> EXERCISE PROMPT
Locate every line below that contains the word "three" and copy it.

> INPUT
BEGIN
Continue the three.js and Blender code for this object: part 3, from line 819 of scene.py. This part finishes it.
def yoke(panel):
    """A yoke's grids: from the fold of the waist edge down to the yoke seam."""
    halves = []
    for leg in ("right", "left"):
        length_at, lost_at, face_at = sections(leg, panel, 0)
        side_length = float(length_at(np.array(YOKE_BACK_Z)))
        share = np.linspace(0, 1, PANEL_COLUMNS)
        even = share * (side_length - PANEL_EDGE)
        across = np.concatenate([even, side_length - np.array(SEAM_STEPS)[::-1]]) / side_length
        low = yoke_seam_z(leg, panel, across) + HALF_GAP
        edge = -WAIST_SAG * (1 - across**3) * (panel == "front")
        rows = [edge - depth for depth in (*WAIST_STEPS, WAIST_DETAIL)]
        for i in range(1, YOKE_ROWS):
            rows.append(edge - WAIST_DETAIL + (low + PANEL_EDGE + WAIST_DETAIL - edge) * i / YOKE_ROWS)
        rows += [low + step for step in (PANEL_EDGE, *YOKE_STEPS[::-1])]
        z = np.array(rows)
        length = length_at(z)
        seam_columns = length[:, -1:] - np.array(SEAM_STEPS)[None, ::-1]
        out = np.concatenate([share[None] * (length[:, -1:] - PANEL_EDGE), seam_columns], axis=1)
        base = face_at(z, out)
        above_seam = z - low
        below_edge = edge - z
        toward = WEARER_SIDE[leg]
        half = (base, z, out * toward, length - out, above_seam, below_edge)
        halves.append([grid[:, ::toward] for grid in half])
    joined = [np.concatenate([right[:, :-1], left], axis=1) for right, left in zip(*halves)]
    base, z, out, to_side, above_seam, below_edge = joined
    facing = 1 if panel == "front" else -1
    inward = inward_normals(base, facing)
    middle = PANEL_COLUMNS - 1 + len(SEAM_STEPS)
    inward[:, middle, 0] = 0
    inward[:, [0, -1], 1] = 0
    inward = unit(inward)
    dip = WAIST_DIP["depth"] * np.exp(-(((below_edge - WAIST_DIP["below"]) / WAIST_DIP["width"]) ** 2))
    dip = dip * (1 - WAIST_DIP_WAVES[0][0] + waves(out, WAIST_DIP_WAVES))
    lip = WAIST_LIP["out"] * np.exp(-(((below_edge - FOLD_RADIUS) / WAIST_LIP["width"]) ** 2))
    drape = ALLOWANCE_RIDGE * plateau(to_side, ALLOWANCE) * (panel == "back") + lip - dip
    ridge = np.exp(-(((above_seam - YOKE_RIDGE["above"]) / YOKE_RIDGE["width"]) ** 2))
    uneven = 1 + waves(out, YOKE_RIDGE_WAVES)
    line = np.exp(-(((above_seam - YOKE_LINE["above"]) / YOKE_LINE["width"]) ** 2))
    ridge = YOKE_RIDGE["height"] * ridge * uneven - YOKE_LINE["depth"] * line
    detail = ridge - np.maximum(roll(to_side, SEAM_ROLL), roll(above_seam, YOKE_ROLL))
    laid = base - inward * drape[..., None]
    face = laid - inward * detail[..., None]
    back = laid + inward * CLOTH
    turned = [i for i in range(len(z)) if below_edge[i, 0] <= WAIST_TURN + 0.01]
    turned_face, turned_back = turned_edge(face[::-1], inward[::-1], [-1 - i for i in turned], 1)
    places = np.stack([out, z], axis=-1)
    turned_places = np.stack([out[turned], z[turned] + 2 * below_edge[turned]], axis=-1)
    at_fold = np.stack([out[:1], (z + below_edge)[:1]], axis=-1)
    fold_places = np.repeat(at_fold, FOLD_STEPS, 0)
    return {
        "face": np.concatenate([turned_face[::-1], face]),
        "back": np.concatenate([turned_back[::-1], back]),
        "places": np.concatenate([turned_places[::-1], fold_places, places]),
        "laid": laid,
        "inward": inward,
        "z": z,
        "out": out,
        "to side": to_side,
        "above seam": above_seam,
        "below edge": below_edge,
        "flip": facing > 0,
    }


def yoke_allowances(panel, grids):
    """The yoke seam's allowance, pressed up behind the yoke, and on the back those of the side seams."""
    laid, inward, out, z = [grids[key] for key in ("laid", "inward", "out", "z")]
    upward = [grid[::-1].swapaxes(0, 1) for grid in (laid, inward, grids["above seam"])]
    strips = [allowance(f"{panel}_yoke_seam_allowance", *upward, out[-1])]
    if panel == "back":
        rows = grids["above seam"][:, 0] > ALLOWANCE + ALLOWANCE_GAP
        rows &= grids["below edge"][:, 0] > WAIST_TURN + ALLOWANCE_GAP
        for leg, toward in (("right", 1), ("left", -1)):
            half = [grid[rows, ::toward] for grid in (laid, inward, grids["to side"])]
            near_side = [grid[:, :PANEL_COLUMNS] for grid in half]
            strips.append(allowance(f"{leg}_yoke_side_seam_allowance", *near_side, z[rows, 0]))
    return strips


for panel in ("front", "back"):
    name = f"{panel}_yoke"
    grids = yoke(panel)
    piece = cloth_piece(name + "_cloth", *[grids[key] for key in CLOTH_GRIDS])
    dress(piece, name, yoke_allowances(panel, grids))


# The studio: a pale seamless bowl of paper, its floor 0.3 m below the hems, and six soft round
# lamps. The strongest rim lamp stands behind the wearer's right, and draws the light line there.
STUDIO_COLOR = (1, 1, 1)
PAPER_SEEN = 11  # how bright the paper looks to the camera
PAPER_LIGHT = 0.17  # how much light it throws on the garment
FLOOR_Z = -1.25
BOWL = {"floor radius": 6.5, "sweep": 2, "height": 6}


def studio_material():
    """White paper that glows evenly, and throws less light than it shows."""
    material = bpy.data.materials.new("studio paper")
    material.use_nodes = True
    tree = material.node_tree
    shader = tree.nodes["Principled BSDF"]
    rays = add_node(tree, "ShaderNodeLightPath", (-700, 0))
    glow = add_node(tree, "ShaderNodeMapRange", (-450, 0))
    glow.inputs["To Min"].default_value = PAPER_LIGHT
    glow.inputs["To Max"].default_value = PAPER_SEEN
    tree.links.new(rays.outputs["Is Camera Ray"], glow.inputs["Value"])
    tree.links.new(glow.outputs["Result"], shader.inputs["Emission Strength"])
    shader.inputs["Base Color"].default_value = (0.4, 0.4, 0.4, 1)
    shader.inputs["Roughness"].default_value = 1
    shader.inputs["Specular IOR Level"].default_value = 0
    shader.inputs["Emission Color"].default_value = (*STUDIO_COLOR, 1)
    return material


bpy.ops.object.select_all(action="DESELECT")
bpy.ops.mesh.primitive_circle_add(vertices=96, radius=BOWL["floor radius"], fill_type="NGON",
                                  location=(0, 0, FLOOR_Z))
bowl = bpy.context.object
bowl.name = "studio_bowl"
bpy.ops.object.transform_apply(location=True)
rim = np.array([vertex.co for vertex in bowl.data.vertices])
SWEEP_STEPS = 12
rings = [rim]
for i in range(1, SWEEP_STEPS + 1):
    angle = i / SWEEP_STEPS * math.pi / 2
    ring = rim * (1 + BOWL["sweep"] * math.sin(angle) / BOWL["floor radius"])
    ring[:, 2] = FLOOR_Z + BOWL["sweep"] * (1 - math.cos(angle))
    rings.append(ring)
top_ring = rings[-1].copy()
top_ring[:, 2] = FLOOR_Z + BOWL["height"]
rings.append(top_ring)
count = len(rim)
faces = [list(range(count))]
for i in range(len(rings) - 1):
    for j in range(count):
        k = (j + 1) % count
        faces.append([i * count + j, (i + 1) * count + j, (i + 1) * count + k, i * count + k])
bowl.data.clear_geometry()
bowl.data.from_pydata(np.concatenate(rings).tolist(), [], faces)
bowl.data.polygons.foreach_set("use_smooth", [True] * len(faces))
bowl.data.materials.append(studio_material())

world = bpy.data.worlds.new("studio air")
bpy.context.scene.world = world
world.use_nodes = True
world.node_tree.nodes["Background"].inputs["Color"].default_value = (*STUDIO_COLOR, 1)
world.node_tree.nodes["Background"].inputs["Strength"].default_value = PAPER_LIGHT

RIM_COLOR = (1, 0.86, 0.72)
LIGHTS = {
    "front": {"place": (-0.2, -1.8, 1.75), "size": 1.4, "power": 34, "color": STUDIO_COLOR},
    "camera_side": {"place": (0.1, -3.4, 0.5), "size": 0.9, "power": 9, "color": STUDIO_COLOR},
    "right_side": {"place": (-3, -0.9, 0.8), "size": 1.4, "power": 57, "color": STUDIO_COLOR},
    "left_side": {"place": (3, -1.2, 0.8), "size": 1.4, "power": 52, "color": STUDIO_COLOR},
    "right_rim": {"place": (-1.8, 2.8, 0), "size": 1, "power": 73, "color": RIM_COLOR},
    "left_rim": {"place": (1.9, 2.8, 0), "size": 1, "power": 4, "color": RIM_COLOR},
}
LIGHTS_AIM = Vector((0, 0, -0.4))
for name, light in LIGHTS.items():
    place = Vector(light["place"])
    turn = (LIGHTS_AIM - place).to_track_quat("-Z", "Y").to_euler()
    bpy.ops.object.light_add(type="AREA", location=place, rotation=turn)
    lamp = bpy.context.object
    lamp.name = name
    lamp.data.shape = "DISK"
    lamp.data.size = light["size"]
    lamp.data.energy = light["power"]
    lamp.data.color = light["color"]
END
BEGIN
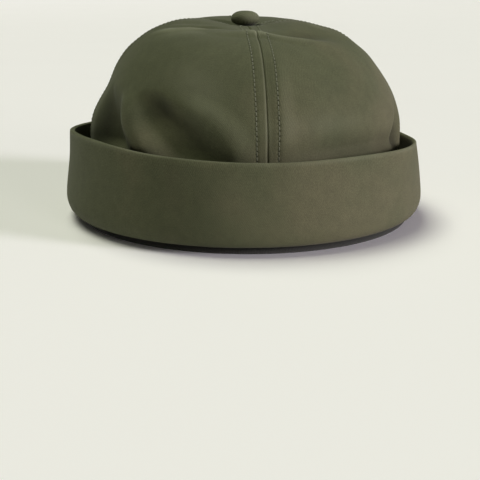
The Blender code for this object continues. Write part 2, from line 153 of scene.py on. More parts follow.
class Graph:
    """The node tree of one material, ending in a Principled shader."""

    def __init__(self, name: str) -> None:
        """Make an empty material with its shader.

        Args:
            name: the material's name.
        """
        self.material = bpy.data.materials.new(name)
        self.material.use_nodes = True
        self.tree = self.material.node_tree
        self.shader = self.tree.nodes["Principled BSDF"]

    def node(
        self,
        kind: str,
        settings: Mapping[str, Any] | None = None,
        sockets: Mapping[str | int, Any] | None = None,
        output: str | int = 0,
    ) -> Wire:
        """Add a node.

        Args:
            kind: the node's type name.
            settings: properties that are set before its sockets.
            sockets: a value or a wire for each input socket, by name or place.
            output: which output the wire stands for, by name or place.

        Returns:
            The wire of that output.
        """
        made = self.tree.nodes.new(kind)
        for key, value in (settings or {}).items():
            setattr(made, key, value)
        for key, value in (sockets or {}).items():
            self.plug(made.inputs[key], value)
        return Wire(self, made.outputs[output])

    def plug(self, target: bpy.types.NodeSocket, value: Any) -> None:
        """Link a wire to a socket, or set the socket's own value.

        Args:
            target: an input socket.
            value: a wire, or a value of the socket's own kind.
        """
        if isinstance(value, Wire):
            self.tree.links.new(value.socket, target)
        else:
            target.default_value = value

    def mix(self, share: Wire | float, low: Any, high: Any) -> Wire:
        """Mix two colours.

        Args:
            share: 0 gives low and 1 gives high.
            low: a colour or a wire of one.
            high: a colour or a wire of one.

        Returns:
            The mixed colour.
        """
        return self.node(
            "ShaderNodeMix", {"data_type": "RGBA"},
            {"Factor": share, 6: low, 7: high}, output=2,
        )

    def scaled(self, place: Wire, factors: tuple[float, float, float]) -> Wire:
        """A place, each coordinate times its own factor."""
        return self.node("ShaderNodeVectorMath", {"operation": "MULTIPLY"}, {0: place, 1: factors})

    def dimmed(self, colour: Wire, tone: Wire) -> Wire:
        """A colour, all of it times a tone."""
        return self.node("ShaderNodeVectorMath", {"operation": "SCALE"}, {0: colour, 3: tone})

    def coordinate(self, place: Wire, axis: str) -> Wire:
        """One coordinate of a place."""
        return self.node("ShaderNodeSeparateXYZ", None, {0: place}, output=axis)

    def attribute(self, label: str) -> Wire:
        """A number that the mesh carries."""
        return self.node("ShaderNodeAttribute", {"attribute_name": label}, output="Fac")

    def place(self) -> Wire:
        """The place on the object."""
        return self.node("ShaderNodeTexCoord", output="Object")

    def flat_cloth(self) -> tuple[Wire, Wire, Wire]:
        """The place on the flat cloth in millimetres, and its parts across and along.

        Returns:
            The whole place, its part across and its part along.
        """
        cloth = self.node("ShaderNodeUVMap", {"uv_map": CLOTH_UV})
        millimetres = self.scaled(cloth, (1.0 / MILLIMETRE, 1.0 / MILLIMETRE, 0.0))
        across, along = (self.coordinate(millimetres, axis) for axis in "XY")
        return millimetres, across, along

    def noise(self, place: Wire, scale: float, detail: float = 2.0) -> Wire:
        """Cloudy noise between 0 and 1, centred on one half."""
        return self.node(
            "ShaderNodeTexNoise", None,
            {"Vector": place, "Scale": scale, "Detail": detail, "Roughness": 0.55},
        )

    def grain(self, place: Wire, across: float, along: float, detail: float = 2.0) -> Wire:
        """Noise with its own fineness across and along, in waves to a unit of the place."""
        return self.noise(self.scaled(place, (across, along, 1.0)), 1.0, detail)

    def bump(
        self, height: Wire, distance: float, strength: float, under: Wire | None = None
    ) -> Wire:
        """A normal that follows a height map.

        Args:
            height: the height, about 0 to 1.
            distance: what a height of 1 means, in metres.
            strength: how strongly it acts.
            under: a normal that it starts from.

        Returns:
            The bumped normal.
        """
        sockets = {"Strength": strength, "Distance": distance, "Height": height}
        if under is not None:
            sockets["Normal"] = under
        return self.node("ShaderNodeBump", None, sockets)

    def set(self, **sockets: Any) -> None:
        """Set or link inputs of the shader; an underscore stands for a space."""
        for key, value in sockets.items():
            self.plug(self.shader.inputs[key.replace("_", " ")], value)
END
BEGIN
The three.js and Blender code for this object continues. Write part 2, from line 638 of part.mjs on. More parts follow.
END
> SOLUTION TO THIS TASK
Continue the three.js and Blender code for this object: part 3, from line 819 of scene.py. This part finishes it.
The three.js and Blender code for this object continues. Write part 2, from line 638 of part.mjs on. More parts follow.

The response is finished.